FILE - A Pangolin carrying its young. The long-snouted, nocturnal pangolin, the size of a small dog and found in Africa and Southeast Asia, is the world's most illegally trafficked mammal, according to the United Nations Environment Program.

FILE - A Pangolin carrying its young. The long-snouted, nocturnal pangolin, the size of a small dog and found in Africa and Southeast Asia, is the world's most illegally trafficked mammal, according to the United Nations Environment Program.

Environmentalists have urged governments attending a global wildlife conference in South Africa this month to impose maximum restrictions on the trade of endangered pangolins, a scaly mammal that is the inspiration for two Pokemon characters.

The long-snouted, nocturnal pangolin, the size of a small dog and found in Africa and Southeast Asia, is the world's most illegally trafficked mammal, according to the United Nations Environment Program.

Vietnam is at the center of the trade, said Bui Thi Ha, the deputy director Of Education For Nature Vietnam, an organization that works to reduce consumer demand for wildlife products.

She said more than 2,600 pangolins had been seized in Vietnam over the last three years, along with more than 30 tons of frozen meat and scales.

"Vietnam is both a transit point for pangolin trafficking, as well as a large consumer market.

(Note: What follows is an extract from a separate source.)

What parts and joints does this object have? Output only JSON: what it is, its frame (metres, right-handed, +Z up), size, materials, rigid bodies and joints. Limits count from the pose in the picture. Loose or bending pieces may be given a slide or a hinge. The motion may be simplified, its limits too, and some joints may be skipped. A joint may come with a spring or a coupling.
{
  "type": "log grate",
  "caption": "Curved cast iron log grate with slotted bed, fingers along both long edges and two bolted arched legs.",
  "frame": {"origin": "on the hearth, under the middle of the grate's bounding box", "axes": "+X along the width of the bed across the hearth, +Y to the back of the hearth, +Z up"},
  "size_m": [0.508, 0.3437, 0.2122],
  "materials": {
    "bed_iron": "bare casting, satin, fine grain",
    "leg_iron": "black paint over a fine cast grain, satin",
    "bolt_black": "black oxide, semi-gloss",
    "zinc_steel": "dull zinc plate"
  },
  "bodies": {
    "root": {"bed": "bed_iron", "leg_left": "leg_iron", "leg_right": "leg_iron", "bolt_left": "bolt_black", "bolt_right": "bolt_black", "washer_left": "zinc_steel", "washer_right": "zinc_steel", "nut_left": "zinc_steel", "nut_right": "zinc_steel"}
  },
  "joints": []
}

The destination for most of the pangolins is China, but the demand for them is on the rise, especially in the big cities," she told Reuters.

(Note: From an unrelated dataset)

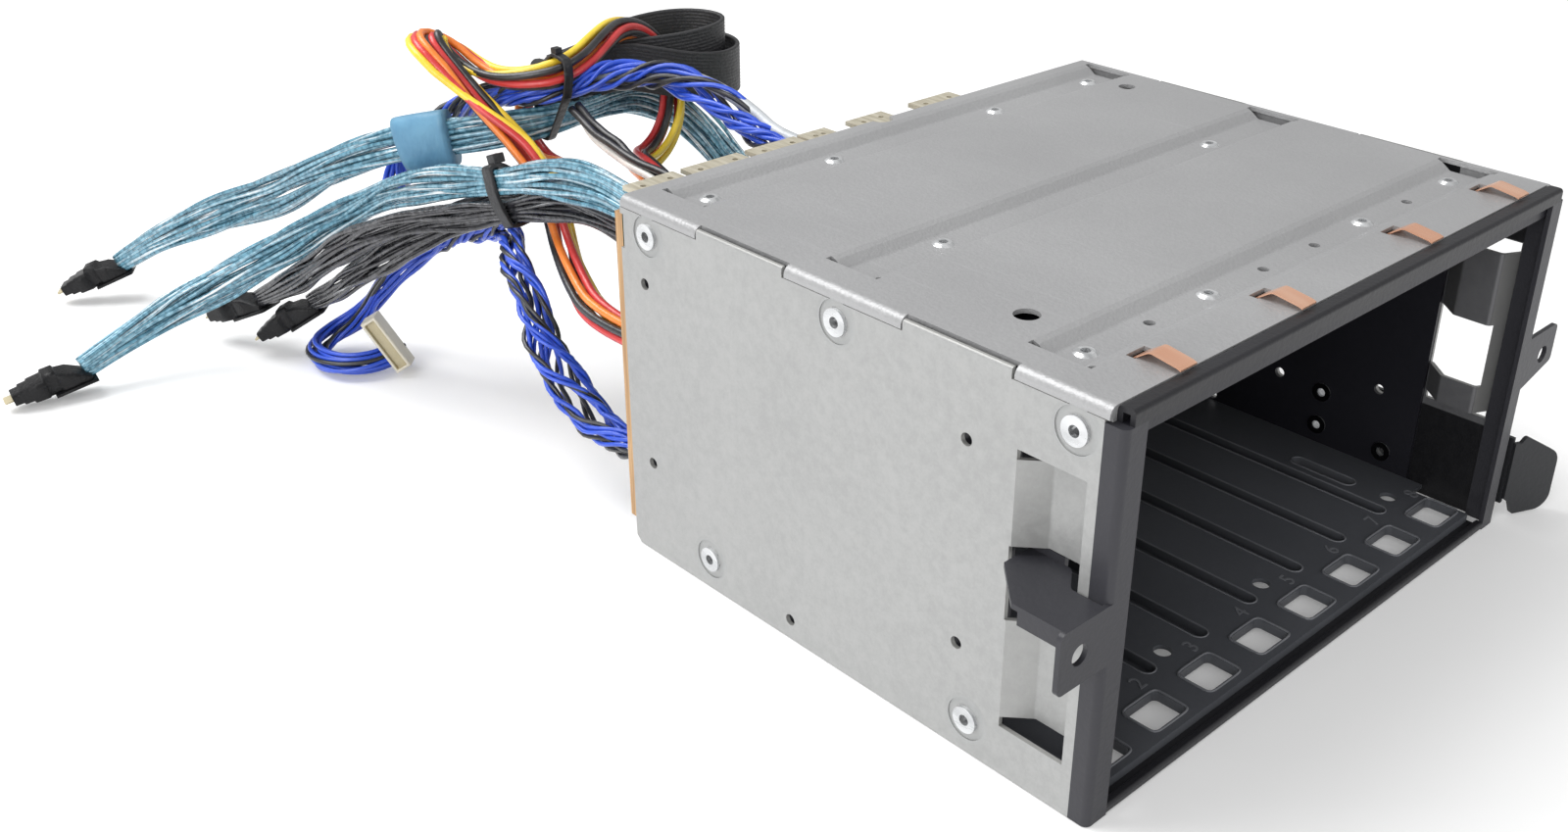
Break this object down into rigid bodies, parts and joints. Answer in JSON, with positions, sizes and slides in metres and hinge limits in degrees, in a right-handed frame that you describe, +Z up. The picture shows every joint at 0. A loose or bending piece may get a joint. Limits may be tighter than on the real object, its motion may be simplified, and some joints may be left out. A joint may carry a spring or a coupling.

It is unclear how many pangolins are left in the wild. ENV said pangolins are shipped from Africa to meet demand in Asia, where products made from pangolins are prized for their supposed medicinal value and have led to local numbers falling.

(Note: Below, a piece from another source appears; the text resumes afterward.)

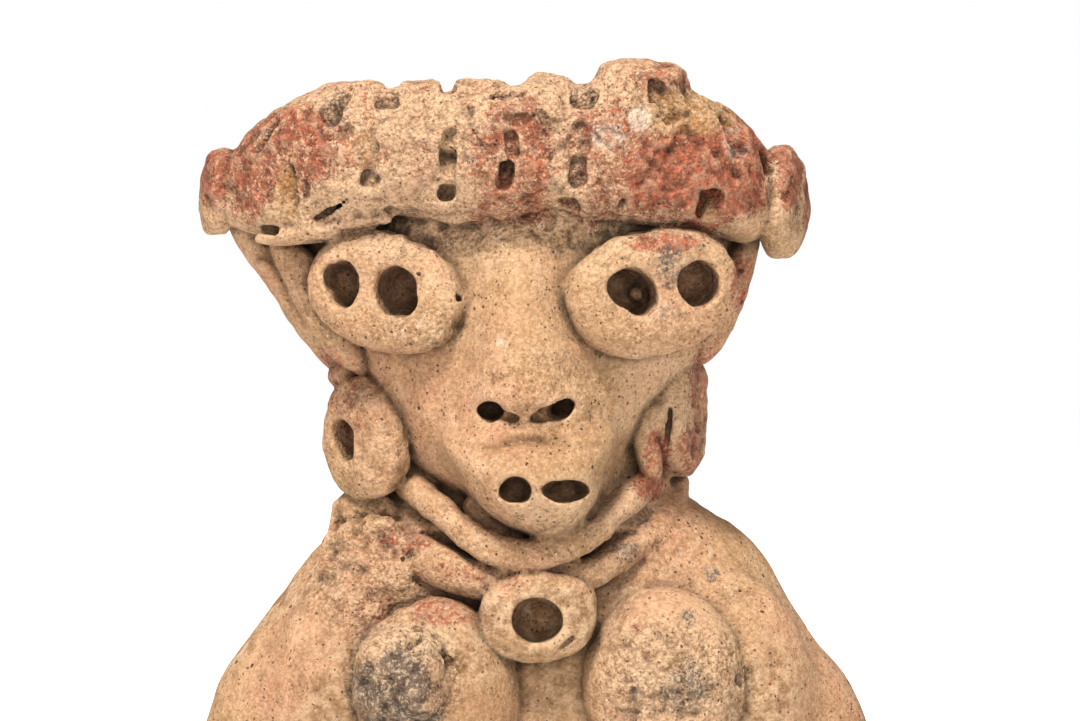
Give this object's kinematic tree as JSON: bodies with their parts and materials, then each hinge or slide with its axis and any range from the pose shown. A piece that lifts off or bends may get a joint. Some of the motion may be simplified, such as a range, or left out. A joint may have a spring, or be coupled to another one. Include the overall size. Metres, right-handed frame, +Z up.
{
  "type": "fertility figure bust",
  "caption": "Hand-modelled fired clay bust of a woman with a notched headdress, pellet eyes, ear spools and a ring pendant, cut flat below to stand by itself.",
  "frame": {"origin": "middle of the flat cut underneath, on the surface that the bust stands on", "axes": "+Z up, the face looks along -Y, +X to the viewer's right as the viewer faces it"},
  "size_m": [0.0728, 0.0345, 0.0761],
  "materials": {
    "fired_clay": "matte, unglazed, with worn red slip on the headdress"
  },
  "bodies": {
    "root": {"figure": "fired_clay"}
  },
  "joints": []
}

The pangolin trade is already limited under the Convention on International Trade in Endangered Species of Wild Fauna and Flora (CITES). Environmentalists are pressing CITES to increase the trade restrictions to "only in exceptional circumstances" - the highest level of protection. CITES, an agreement among 183 governments to ensure trade in wild animals and plants does not threaten their survival, will consider the request at the Sept. 24-Oct. 5 meeting in South Africa.